**What is expected**:
Reproduce each of the lines word for word.

•••••

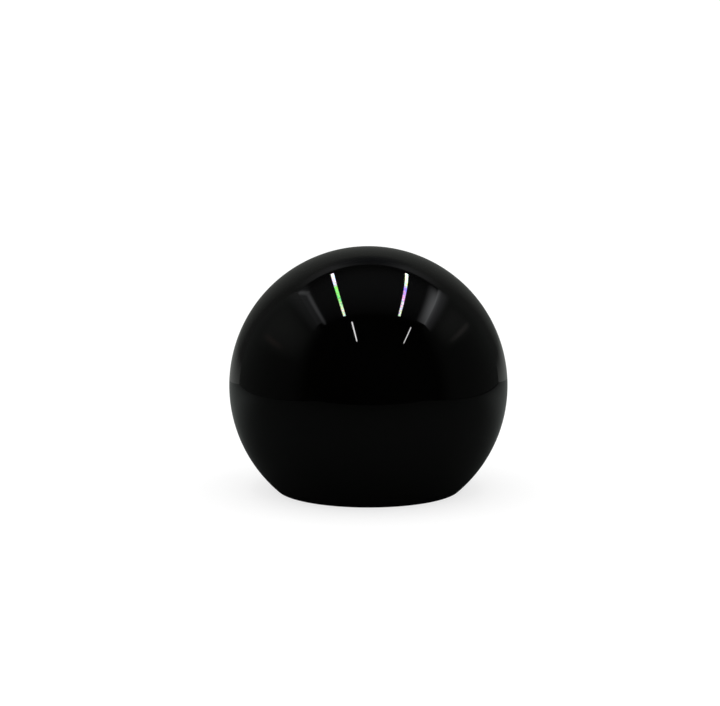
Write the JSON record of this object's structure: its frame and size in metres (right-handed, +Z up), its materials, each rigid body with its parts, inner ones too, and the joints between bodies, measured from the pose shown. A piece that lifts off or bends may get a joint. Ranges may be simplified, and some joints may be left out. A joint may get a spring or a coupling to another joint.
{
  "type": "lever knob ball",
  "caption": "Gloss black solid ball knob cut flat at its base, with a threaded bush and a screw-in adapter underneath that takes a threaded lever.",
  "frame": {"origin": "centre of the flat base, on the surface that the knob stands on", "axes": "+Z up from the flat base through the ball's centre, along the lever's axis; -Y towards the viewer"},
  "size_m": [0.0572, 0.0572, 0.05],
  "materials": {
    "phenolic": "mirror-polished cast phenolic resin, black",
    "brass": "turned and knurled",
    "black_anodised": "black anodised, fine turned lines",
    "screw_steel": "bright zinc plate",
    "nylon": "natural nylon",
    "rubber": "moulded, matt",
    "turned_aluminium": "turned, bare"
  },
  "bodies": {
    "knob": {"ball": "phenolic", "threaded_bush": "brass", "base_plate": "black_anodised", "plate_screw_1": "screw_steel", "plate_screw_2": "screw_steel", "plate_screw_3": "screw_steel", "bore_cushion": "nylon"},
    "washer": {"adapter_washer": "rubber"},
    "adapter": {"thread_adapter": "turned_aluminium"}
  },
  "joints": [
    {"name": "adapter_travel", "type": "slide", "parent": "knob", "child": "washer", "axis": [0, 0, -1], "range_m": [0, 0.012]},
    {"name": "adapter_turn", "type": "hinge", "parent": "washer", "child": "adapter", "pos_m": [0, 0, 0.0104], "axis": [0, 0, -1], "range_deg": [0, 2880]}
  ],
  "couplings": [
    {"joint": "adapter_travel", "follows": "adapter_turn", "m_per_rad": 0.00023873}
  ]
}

•••••

**Correct answer**:
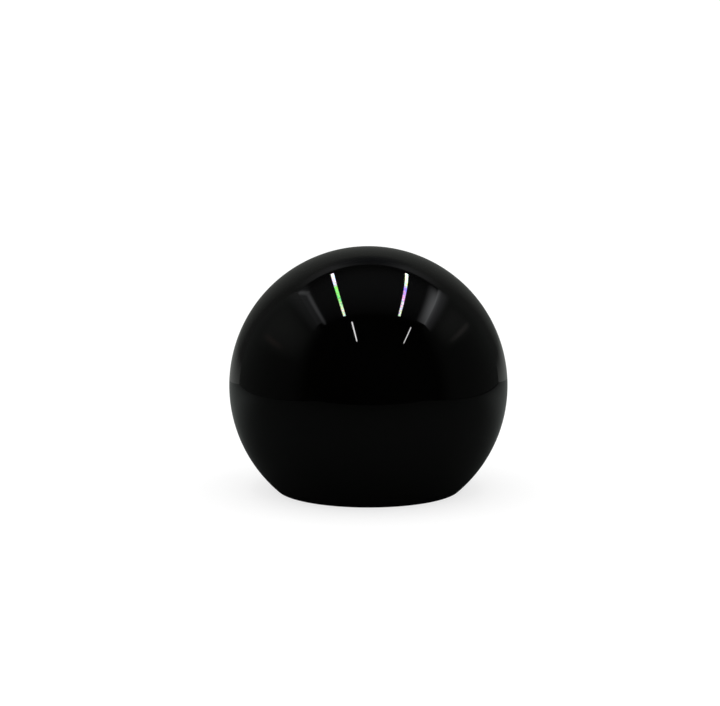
Write the JSON record of this object's structure: its frame and size in metres (right-handed, +Z up), its materials, each rigid body with its parts, inner ones too, and the joints between bodies, measured from the pose shown. A piece that lifts off or bends may get a joint. Ranges may be simplified, and some joints may be left out. A joint may get a spring or a coupling to another joint.
{
  "type": "lever knob ball",
  "caption": "Gloss black solid ball knob cut flat at its base, with a threaded bush and a screw-in adapter underneath that takes a threaded lever.",
  "frame": {"origin": "centre of the flat base, on the surface that the knob stands on", "axes": "+Z up from the flat base through the ball's centre, along the lever's axis; -Y towards the viewer"},
  "size_m": [0.0572, 0.0572, 0.05],
  "materials": {
    "phenolic": "mirror-polished cast phenolic resin, black",
    "brass": "turned and knurled",
    "black_anodised": "black anodised, fine turned lines",
    "screw_steel": "bright zinc plate",
    "nylon": "natural nylon",
    "rubber": "moulded, matt",
    "turned_aluminium": "turned, bare"
  },
  "bodies": {
    "knob": {"ball": "phenolic", "threaded_bush": "brass", "base_plate": "black_anodised", "plate_screw_1": "screw_steel", "plate_screw_2": "screw_steel", "plate_screw_3": "screw_steel", "bore_cushion": "nylon"},
    "washer": {"adapter_washer": "rubber"},
    "adapter": {"thread_adapter": "turned_aluminium"}
  },
  "joints": [
    {"name": "adapter_travel", "type": "slide", "parent": "knob", "child": "washer", "axis": [0, 0, -1], "range_m": [0, 0.012]},
    {"name": "adapter_turn", "type": "hinge", "parent": "washer", "child": "adapter", "pos_m": [0, 0, 0.0104], "axis": [0, 0, -1], "range_deg": [0, 2880]}
  ],
  "couplings": [
    {"joint": "adapter_travel", "follows": "adapter_turn", "m_per_rad": 0.00023873}
  ]
}